Assim, produtos mais caros ganham mais peso, mas não necessariamente continuam sendo consumidos. Se a população trocou o produto caro por um mais barato, isso não aparece. A POF do IBGE, além de servir como ponderação para o IPCA, também é utilizada nos Índices de Preços ao Consumidor (IPC) da FGV.
Os desdobramentos do atraso em outra pesquisa, a Pnad Contínua, devem impactar não só os números do mercado de trabalho e podem ser melhor entendidos na forma como a pesquisa é vista por especialistas no tema. “É uma revolução importantíssima ao introduzir uma nova metodologia que vai substituir a pesquisa mensal de emprego”, diz o ex-presidente do IBGE, Simon Schwartzman. “É um esforço grande, vem de anos de uma equipe trabalhando nisso e acho que pode significar uma melhoria fundamental nas informações que temos sobre emprego, educação e uma série de outros dados”, afirma.
Para outro ex-presidente do órgão, Sergio Besserman, o maior problema é o instituto não realizar a Contagem da População. “Seria preferível centrar fogo na contagem populacional, pois só os censos e a contagem oferecem informações mais detalhadas em nível municipal”, afirma. “Cada vez mais a demanda dos cidadãos é focada localmente. As pessoas querem saber o que está acontecendo em suas cidades.”

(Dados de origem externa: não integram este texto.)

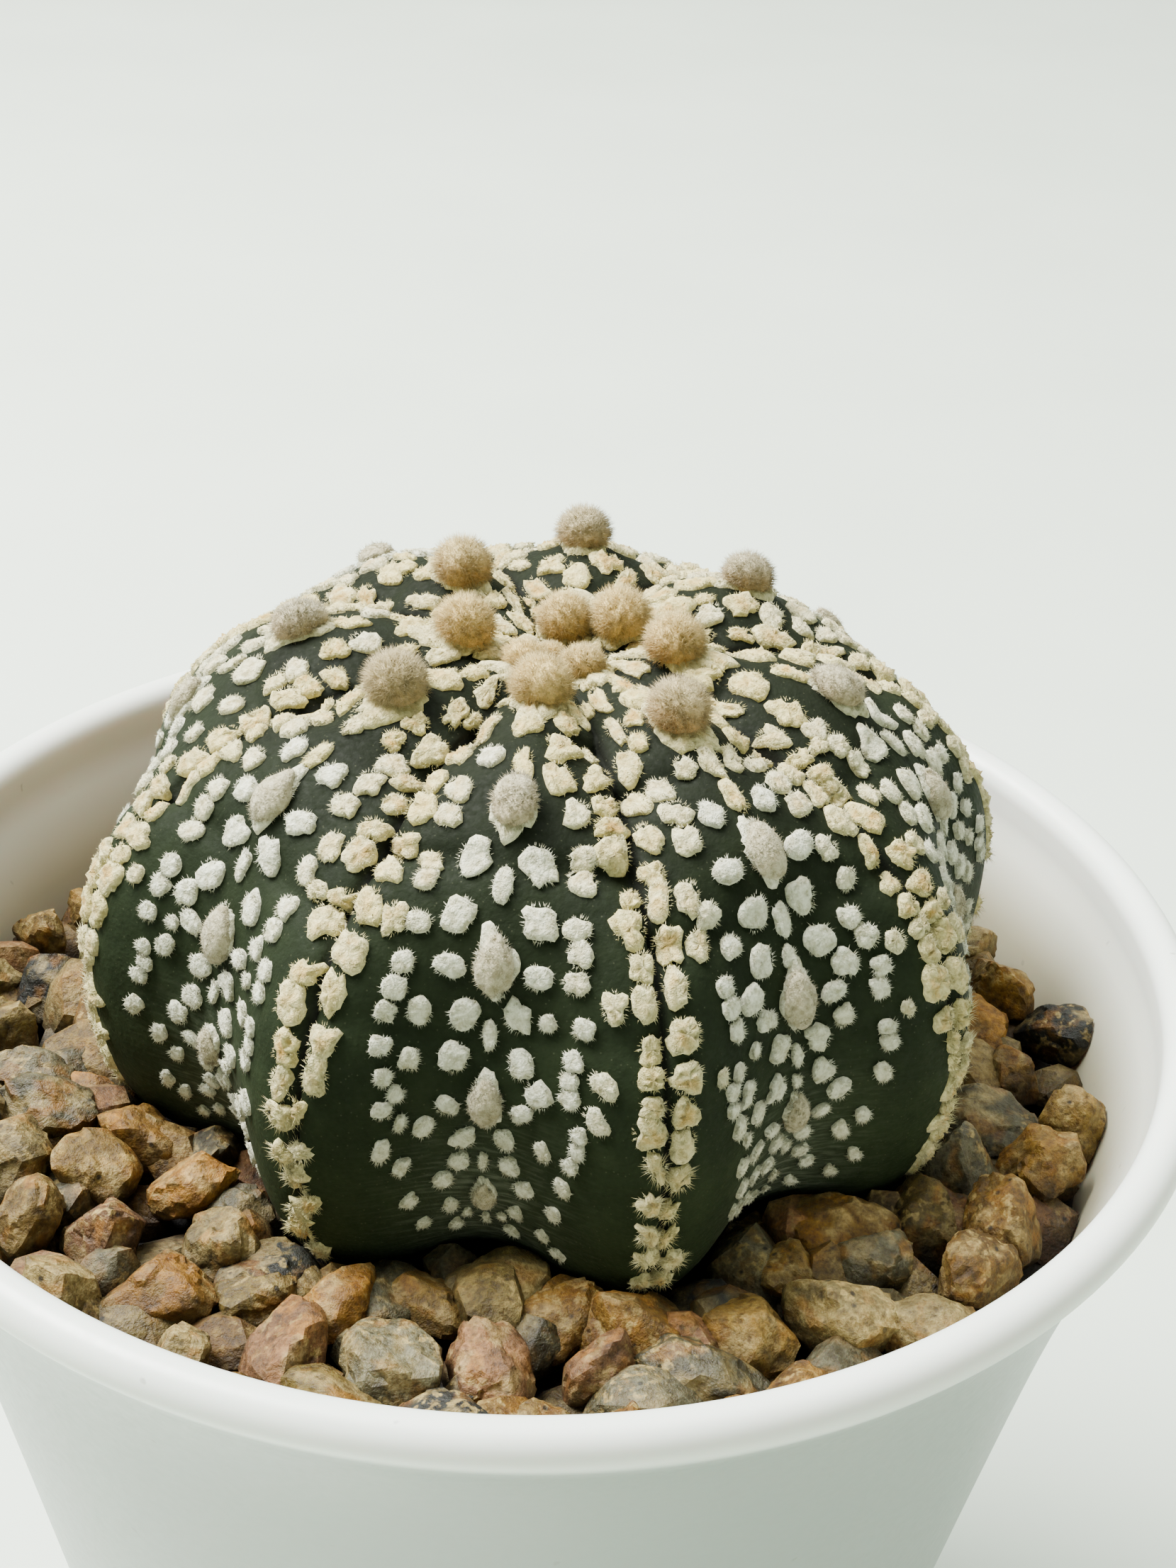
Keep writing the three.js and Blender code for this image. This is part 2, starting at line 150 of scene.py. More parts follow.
def new_object(name, data):
    made = bpy.data.objects.new(name, data)
    bpy.context.collection.objects.link(made)
    return made


def mesh_object(name, points, faces, **attributes):
    mesh = bpy.data.meshes.new(name)
    mesh.from_pydata((np.reshape(points, (-1, 3)) * MM).tolist(), [], faces)
    mesh.shade_smooth()
    for key, values in attributes.items():
        paint(mesh, key, values)
    mesh.update()
    return new_object(name, mesh)


def joined_object(name, parts):
    """One object of many (points, faces, attributes) parts."""
    points, faces, attributes = [], [], {}
    start = 0
    for part_points, part_faces, part_attributes in parts:
        points.append(part_points)
        faces.extend((part_faces + start).tolist())
        for key, values in part_attributes.items():
            attributes.setdefault(key, []).append(values)
        start += len(part_points)
    joined = {key: np.concatenate(values) for key, values in attributes.items()}
    return mesh_object(name, np.concatenate(points), faces, **joined)


def dress(piece, material, node):
    piece.data.materials.clear()
    piece.data.materials.append(material)
    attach(piece, "root")
    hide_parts(node)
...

Embora o adiamento de um conjunto de pesquisas seja a preocupação imediata, a perda de pessoal qualificado no IBGE também está no radar dos economistas. O que preocupa não é a qualidade do dado produzido ou o risco de que as informações possam estar erradas. “Essa situação [de falta de pessoal] afeta o tempo em que as informações são produzidas”, pondera Considera. Ele está esperando, por exemplo, que o IBGE divulgue a Pesquisa Mensal de Serviços (PMS) deflacionada, e não apenas em valores nominais.
Outro exemplo recente dos efeitos nocivos do contingenciamento sobre as pesquisas está na reformulação da Pesquisa Industrial Mensal-Produção Física (PIM-PF). A base da pesquisa ainda é de 1998-2000 e só agora, 14 anos depois, ela está sendo recomposta para incorporar novos produtos e fábricas, como, por exemplo, uma parte das montadoras de veículos mais recentes.

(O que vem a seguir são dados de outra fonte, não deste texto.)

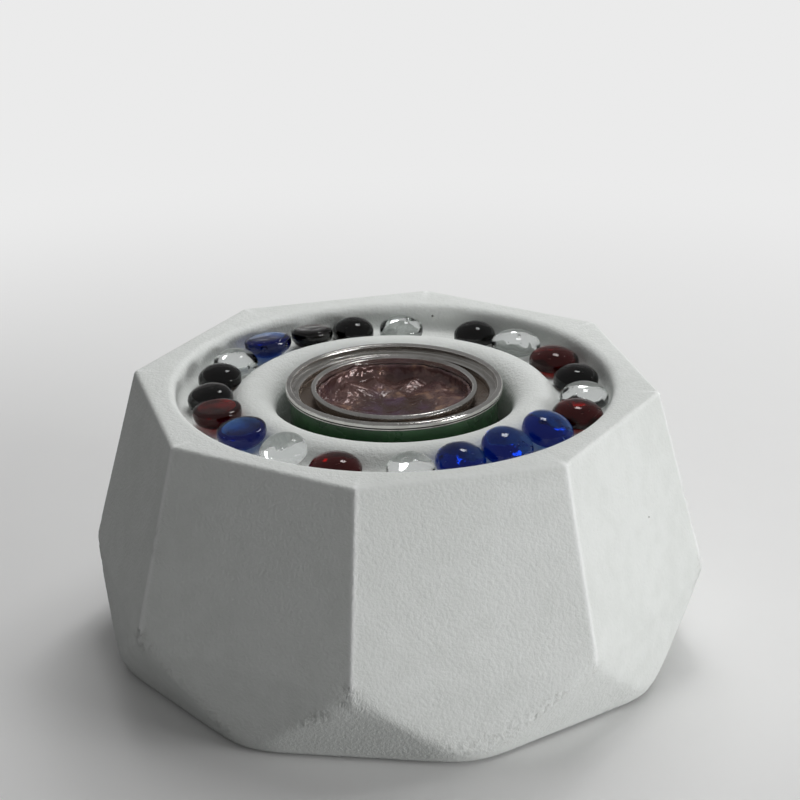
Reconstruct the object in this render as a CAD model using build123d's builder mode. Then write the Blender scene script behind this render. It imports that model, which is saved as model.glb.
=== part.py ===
# Tabletop fire bowl: a faceted concrete casting with a ring channel of loose glass beads
# round a deep well, and a seamed steel can of gel fuel that stands in the well.
# Millimetres, +Z up, with the origin on the table under the middle of the bowl.
from build123d import *

import os
from math import atan, atan2, cos, degrees, pi, radians, sin

os.makedirs("parts", exist_ok=True)

# Fuel can
can_height = 100.0
can_seam_radius = 43.65
seam_height = 3.1
seam_width = 1.75
seam_edge_round = 0.7
tin = 0.3
seam_clearance = 0.05
side_seam_width = 4.0
side_seam_proud = 0.2

# Friction-lid ring on top of the can
opening_radius = 31.2
curl_radius = 1.05
curl_wrap = 230.0
curl_below_seam = 1.1
shoulder_drop = 3.4
gutter_drop = 6.4
gutter_radius = 38.4
ring_bend = 0.6

# Bottom end of the can
end_countersink = 4.2
end_countersink_width = 3.0
end_panel_depth = 2.6
end_step_radius = 30.0
end_step_depth = 3.6
end_bend = 0.45

# Gel
gel_below_seam = 9.5
gel_dish = 1.6
gel_clearance = 0.1

# Glass beads
bead_large = 20.6
bead_wide = 19.6
bead_middle = 18.6
bead_small = 17.6
bead_height = 9.4
bead_edge_round = 3.2
bead_shoulder_round = 4.2
bead_side_gap = 0.9
bead_clearance = 0.3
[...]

A desatualização da pesquisa industrial – a base mais importante para o cálculo do Produto Interno Bruto (PIB) da indústria- era uma crítica antiga dos economistas que acompanham o trabalho do IBGE e vinham percebendo que, em algumas áreas, crescia a discrepância entre dados alternativos (como os produzidos pela associação das montadoras) e os do instituto.

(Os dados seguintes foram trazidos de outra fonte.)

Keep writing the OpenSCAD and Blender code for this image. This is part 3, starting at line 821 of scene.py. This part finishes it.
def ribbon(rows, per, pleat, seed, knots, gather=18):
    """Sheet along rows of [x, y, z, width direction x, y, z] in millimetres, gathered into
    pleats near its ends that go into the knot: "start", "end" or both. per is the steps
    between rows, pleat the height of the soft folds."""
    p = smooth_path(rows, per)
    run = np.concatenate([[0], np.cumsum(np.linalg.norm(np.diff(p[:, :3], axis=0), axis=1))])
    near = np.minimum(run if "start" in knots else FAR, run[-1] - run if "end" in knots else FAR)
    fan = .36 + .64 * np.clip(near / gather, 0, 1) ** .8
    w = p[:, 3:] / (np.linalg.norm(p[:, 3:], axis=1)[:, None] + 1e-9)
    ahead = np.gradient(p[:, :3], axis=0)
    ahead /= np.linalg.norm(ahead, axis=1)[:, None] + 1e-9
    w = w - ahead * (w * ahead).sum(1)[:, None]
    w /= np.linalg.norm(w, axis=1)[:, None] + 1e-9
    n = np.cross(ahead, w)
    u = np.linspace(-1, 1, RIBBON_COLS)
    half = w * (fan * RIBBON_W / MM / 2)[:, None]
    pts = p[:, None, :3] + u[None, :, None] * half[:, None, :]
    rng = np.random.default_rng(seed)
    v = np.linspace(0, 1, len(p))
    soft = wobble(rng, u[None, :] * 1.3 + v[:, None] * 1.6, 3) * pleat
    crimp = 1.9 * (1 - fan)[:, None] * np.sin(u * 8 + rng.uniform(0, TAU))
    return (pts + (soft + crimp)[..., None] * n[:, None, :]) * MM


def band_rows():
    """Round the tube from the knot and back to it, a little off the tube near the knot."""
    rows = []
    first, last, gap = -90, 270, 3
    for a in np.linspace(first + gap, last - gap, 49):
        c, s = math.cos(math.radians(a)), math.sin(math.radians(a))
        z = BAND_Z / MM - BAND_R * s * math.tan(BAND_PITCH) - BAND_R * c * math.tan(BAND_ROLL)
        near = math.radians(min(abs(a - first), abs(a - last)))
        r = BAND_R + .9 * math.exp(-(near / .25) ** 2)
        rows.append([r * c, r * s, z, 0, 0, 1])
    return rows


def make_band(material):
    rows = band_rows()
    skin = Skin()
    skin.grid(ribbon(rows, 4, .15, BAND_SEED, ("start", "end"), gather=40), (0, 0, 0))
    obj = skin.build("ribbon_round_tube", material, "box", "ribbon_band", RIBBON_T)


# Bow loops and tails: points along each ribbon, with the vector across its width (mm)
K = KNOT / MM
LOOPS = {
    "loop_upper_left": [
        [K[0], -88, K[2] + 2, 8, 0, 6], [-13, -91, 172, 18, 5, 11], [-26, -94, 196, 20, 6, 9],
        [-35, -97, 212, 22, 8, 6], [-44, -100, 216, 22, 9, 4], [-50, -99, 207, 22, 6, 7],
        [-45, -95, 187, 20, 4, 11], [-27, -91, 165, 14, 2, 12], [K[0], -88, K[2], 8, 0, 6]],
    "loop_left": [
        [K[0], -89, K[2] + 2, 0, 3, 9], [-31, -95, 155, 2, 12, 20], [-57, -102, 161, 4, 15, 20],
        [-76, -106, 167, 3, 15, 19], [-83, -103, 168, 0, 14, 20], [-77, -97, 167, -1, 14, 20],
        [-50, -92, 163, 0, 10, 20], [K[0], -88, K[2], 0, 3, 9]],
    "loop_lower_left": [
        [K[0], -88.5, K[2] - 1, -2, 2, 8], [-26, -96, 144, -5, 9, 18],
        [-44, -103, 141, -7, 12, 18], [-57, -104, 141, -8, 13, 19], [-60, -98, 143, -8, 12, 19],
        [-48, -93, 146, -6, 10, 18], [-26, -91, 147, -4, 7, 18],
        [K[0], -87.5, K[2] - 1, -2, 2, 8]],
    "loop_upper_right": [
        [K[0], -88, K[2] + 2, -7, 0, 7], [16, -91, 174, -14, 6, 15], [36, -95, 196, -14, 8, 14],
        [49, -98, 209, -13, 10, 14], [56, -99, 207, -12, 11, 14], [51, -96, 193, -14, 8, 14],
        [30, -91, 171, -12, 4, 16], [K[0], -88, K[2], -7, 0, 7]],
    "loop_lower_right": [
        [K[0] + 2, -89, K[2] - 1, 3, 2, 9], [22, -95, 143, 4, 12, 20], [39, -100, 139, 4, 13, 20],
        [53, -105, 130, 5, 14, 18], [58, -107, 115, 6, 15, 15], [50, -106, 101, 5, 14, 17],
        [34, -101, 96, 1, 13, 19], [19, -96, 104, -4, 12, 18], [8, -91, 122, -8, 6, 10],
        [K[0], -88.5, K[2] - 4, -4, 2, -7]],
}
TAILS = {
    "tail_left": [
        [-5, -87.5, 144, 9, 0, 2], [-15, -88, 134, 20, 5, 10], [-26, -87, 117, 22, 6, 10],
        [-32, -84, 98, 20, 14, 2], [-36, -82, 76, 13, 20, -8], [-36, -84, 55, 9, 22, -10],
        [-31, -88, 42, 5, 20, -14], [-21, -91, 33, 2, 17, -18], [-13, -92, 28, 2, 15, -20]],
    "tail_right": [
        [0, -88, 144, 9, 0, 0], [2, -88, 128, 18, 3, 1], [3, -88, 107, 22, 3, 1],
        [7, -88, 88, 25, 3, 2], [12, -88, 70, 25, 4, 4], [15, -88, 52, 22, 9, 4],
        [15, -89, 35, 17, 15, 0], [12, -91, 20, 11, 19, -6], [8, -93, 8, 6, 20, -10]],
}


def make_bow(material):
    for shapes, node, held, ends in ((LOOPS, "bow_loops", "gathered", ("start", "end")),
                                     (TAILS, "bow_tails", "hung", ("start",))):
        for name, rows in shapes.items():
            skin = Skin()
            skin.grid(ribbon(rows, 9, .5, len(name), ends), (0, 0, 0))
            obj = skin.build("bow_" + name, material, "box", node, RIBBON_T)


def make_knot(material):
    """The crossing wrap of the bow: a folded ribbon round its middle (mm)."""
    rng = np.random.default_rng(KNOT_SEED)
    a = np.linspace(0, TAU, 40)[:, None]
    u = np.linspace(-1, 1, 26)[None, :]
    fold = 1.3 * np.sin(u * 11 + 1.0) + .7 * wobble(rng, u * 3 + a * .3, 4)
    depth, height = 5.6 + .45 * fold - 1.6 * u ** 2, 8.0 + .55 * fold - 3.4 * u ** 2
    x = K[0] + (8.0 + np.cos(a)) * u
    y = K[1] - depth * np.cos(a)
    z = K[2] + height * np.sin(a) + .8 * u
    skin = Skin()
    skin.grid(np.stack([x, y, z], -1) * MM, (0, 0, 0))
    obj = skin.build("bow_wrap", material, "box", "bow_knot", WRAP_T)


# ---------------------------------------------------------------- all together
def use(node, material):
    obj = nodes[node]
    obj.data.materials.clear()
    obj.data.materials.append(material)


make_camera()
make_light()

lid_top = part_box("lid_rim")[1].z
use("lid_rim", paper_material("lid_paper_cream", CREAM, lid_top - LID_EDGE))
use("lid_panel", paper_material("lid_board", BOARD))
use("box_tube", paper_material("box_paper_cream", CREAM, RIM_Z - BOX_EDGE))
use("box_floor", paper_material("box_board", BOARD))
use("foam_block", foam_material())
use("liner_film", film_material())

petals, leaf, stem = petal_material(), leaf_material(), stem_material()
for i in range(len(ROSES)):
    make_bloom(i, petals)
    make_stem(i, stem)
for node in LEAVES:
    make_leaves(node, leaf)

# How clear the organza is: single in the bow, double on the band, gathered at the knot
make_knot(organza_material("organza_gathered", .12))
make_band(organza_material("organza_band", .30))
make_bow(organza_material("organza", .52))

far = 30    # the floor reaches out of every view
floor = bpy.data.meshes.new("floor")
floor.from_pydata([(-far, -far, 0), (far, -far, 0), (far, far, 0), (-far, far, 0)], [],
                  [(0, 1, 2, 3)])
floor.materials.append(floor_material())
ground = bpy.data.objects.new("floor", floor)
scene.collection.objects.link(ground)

Para um ex-pesquisador do IBGE, lugar em que ingressou como estagiário e se aposentou após mais de 35 anos de trabalho, a instituição tem estabelecido uma escala de prioridades para lidar com o corte de recursos.
Enquanto nas pesquisas de campo uma alternativa tem sido o uso cada vez mais intenso de trabalhadores temporários – o que, na avaliação dele, faz sentido, dada a natureza da pesquisa -, nas pesquisas econômicas, como a da indústria, do comércio, entre outras, essa possibilidade é mais remota. Nessas áreas, diz ele, existe uma crescente demanda por novas informações e novas abordagens. “A demanda que se amplia é por mais informação e isso bate nos recursos humanos porque produzir essa informação demanda, antes, um trabalho extenso e detalhado de montagem, de desenho dessa estatística”, observa.
Esse economista lembra que apesar das deficiências de pessoal, o IBGE está alinhado às mais modernas orientações internacionais, é a principal referência estatística da América Latina, e tem conseguido produzir pesquisas novas nos últimos anos, como a recente Pesquisa Mensal de Serviços (PMS), uma demanda antiga da sociedade. E é justamente toda essa “bagagem acumulada” que ele, como “ibegeano”, teme ver se perder.
Um economista do setor privado, cujo trabalho é diretamente ligado às informações produzidas pelo Instituto, observa que os problemas de falta de recursos e de perda de corpo técnico qualificado não são um movimento recente. Ele vem se desenhando ao longo dos anos e tem se manifestado principalmente no maior atraso em atualizar pesquisas ou incorporar áreas em coletas já existentes, na falta de pessoal para atender demandas do setor privado (de esclarecimento de dados, por exemplo) e na opção por descontinuar pesquisas importantes.